Mayfield's first two months on the job haven't been as he might have expected. In the first OTA open to the media, he threw three interceptions (two off receivers' hands) and two more that were dropped.
"It's definitely had more of a learning curve," he said. "There's been some bumps in the road which was expected, but right now I'm just trying to find a consistency.''
Mayfield's progress is sufficient so far for Jackson.
"The biggest message I send (into the break) with Baker is keep working,'' he said. "That's who he is first and foremost. The day he walked out here, there was no question about the arm talent, his ability to ad-lib plays and throw the ball down the field.
"It was being under center, the terminology, how fast is he going to be able to say the play in the huddle and communicate all of this information to the whole offensive football team, and I think he's handled that well.''
Jackson must balance making Mayfield wait with not letting him get discouraged.
"He's one of those guys that's always itching to be the best at what he does and you like a guy like that,'' he said. "He's going to keep improving; from day one to where he is now I've seen a lot of improvement."
One thing he's never questioned is Mayfield's arm talent and accuracy.
"He can throw a football, there's no question about that,'' said Jackson. "He can really throw a football whether it's short, long, tight spots, all of that."
The mental side of the game is where Mayfield hopes to make the biggest jump during the five-week break before camp.
"That's the biggest difference from college to NFL,'' he said. "Everybody's so talented at this level, the difference is knowing the game - knowing where to go with the ball in my position, knowing how to execute your job to the highest level. In college, you could just get by playing ball."
Fortunately for Mayfield, he's got two great teachers in Taylor and Drew Stanton.
"He has a great mindset,'' said Stanton. "He's asking questions that are relevant. He's engaged and he's doing it the right way. He has all those tools that you're excited about. Obviously, there's a reason why he was drafted No. 1 overall."
Stanton said Mayfield's questions are "next-level thinking, and you can see his football knowledge is very high."
In Stanton, Mayfield has a willing mentor. Taylor's job is to run the offense.
"I'm here to be his advocate, to help him speed up that learning curve for him and do everything I can to try and help him get prepared to play,'' said Stanton.
"If you don't get along with Drew, then something's wrong with you,'' said Mayfield. "He's a great guy. He keeps it light and fun. But also he's so knowledgeable. Every once in a while, even if I'm not asking a question, he'll slide little tips and advice. He helps me out a lot.''
From Taylor, he picks up things such as footwork.

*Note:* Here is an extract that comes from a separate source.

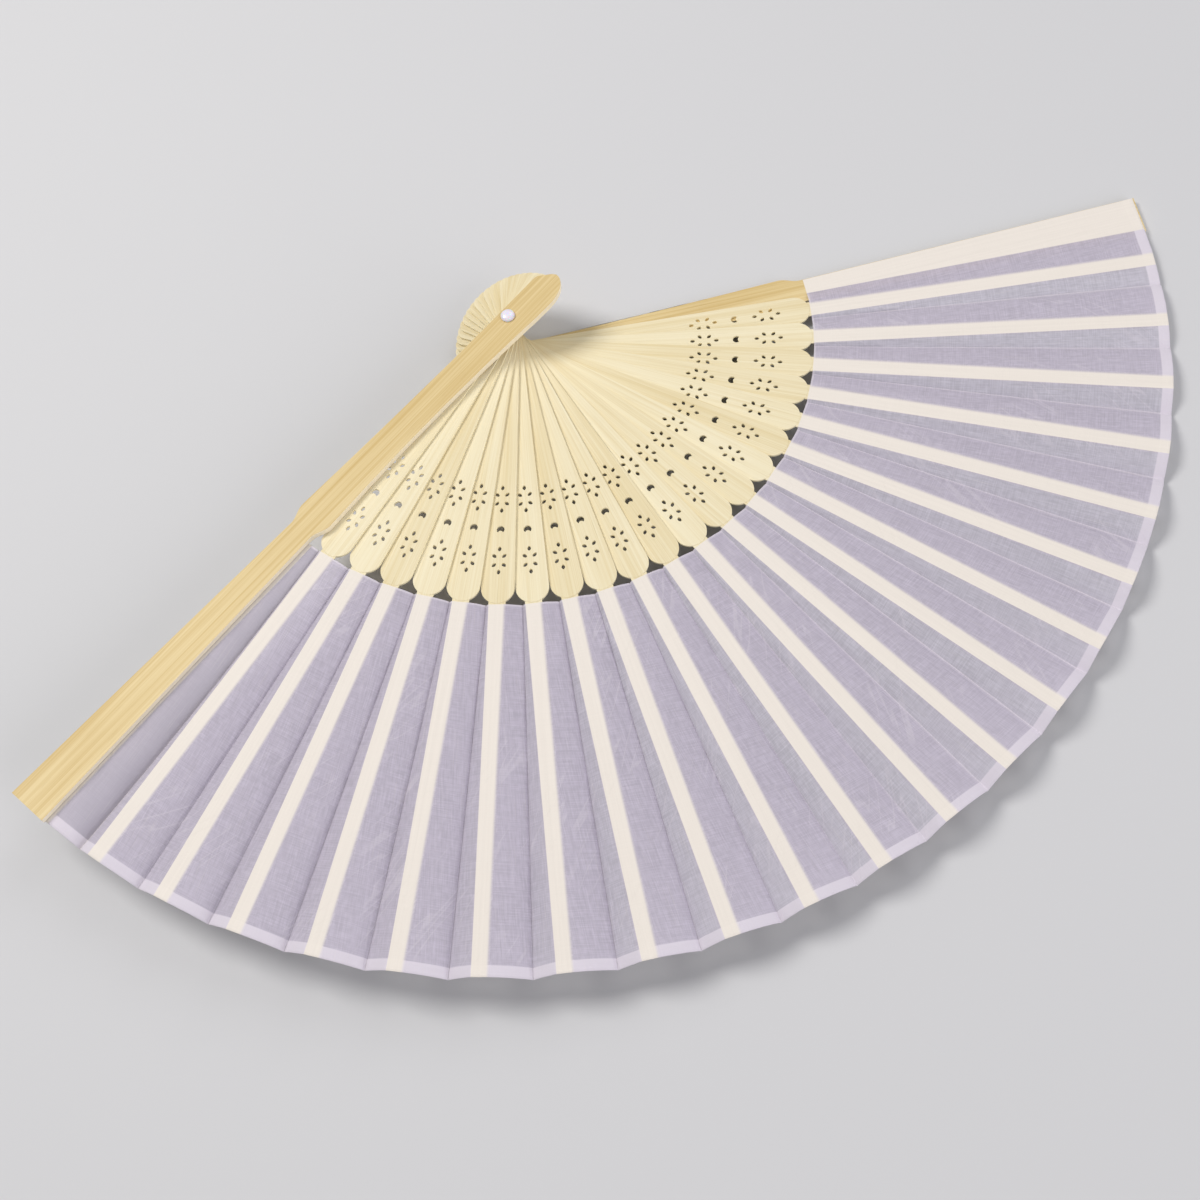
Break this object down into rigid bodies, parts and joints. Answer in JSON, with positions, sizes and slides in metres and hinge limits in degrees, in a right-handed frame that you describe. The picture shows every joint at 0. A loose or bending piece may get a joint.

"Being not the biggest guys, he makes it work with his feet,'' said Mayfield. "He's always in an athletic stance. He's balanced, able to get the ball out quickly, but he's so detailed in that he's always in a position to throw or escape the pocket. He's very good at it."
Fortunately for Mayfield, he's getting acclimated to the city and his teammates. He's made close friends with guys like Josh Gordon, and he's attended Cavs playoffs games and felt the passion in The Land.
"I love it here,'' he said. "First of all, the Haslam family makes it -- no other place is like this from what I've heard. In all of my visits, I also noticed that as well. They're here every day.
"Cleveland as a whole is a great sports town. People love the Browns here. People told me beforehand of being here but actually starting to settle in you notice it more and more. It's a great spot to be."
Mayfield now enters the pre-training camp "break" knowing there's plenty of work still to do.
"Obviously, it's a huge 5, 5 1/2 weeks for me,'' he said. "Continuing to learn and work out, stay in shape. I'm going to plan it out where I can study certain things, week by week. There's a certain time and place where you have to step away from it a little bit, hang out with family for maybe a week and then get it back.''
When he returns in late July, the No. 1 pick will get back down to figuring out how to be No. 2.